Niebuhr considered himself nothing if not an engaged religious intellectual. He was a preacher more than a theologian, according to his autobiography, and had view of sin that differed markedly from versions of original sin in that he believed the fallen nature of man did not condemn humanity to existence of perpetual paralysis. Rather he understood sin as essential to seeing or recognizing without qualifications the work that needed to be done. In other words, humanity was in a collective of hope because it was in a collective of despair. Irony described the state of affairs but not the state of humanity.
I admire the different discussions of irony we've had here. And it seems to me that there are two broad ways to understand and perhaps use the term from those discussions. Jim Livingston gives us the paring of William Appleman Williams with practicioners of irony in the first half of the cold war--Niebuhr, Burke, White. Accordingly we are caught in a play on truth--recognition of that existence does not clarify our state but moves us from understanding our plight as tragedy to irony. And we have James Levy's philosophical discussion of irony as processed through the culture of audience. In Levy's understanding, irony makes evident the culture of reproduction--its technocracy from top to bottom--and thus using the methods of play to create not a reproduction but a fractured mirror and therefore a critique of the culture we often can't see clearly enough to critique.
Both versions are products of modernity and as such, I think, suggest the existence of third, foundational understanding of irony. Chris Shannon in his review of cold war social science and in particular in his comments following the post, argues for a way beyond our modern use of irony--as a reminder of what the object of irony might be and therefore the point of engagement.

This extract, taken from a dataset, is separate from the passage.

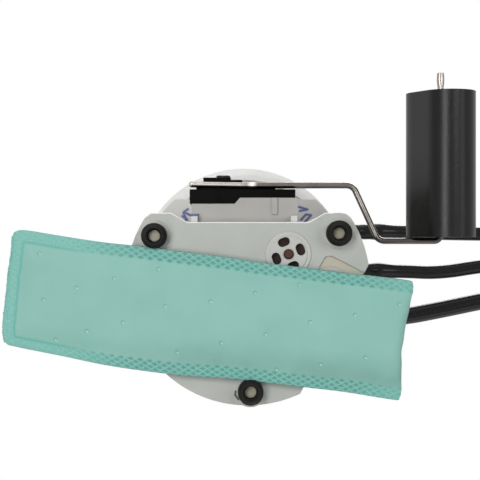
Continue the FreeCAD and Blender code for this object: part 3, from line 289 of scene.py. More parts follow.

Shannon points out at the heart of the struggle to make sense of the world either violated or imagined by social science is the human person. Irony makes sense only if one accepted that the person was rooted in a perpetual, not a sociological, community. By this I mean a community that was not waiting to be discovered or perfected or more fully realized by the advancements in science, technology or, even, theology. It was a community that people lived within but had no real ability to fully understand. And the distance between living and understanding allowed for two responses, a humility borne out of awe of ignorance and a confidence (and hubris) borne of out awe of accumulation.
Niebuhr practiced a theology of irony because he believed both positions were joined by the human condition of sin. Neither could recognize the their truths were not normative; and neither would allow that those of the other position were involved in the same struggle to preserve this perpetual community. But accepting sin meant accepting something modernity was suppose to make obsolete--the irrational belief that, as Niebuhr wrote in 1925 as a young preacher in Detriot, the "cross is a symbol of ultimate reality." But this ultimate reality was not to be theorized, measured, and cataloged. Nor was it to be understood as exceptional, as a metaphysical club that gave members a pass on dealing with non-members.
This is why for Niebuhr the Christian church could not be pacifist. Faced with the crimes of fascism and communism, Niebuhr went to war because he saw abominations against the perpetual community. Both movements abandoned civilization in an attempt to produce a materialist definition of the person--that was tragic (and horrific). What Niebuhr saw as ironic was the terrible prospect of responding to these abominations because whatever means would be used to counter fascism and communism would violate civilization as well. But Niebuhr's use of sin could make him sound "churchy" and alienating.
Yet, Niebuhr's irony, grounded as it was in sin, presaged a reality that allowed him to argue for a type of engagement that went beyond the tautology of truth that Jim Livingston points to and a world of engagement that James Levy's ironic brigades imagine for us. As Chris Shannon notes, to make a perpetual community viable requires recognizing that there are limits on a society, and that this society also accepts a notion of perpetual community. For Niebuhr, there was no other way to understand those two ideas than to recognize the relationship between our perpetual community and a kingdom of God. That was the Christian life for Niebuhr and it was the source of his irony. When many other post-9/11 conservatives rallied to return the United States to a pre-culture wars reality, claiming a return literally to God, they often used Niebuhr as a crutch. What they utterly overlooked (or more likely willfully dismissed) was Niebuhr's radical notion of irony in calling any society back to God. It's not that Niebuhr shared more in common with the critics of the war on terror than it's promoters acknowledged, but that his view of civilization shared little in common with a materialist notion often associated with civilization. We often forget that Niebuhr shared Marx's visceral repulsion to the degradation of modern industrial society. But Marx never went far enough for Niebuhr. (a view Zizek seems to share as well, correct? Perhaps that is where Zizek is headed when he praises the Chinese cultural revolution for its ideological boldness in attempting to make community an ideology) For Neibuhr irony described the contemporary situation, sin grounded that situation in history, and community existed as the reality that made the human person something more than a sociological study.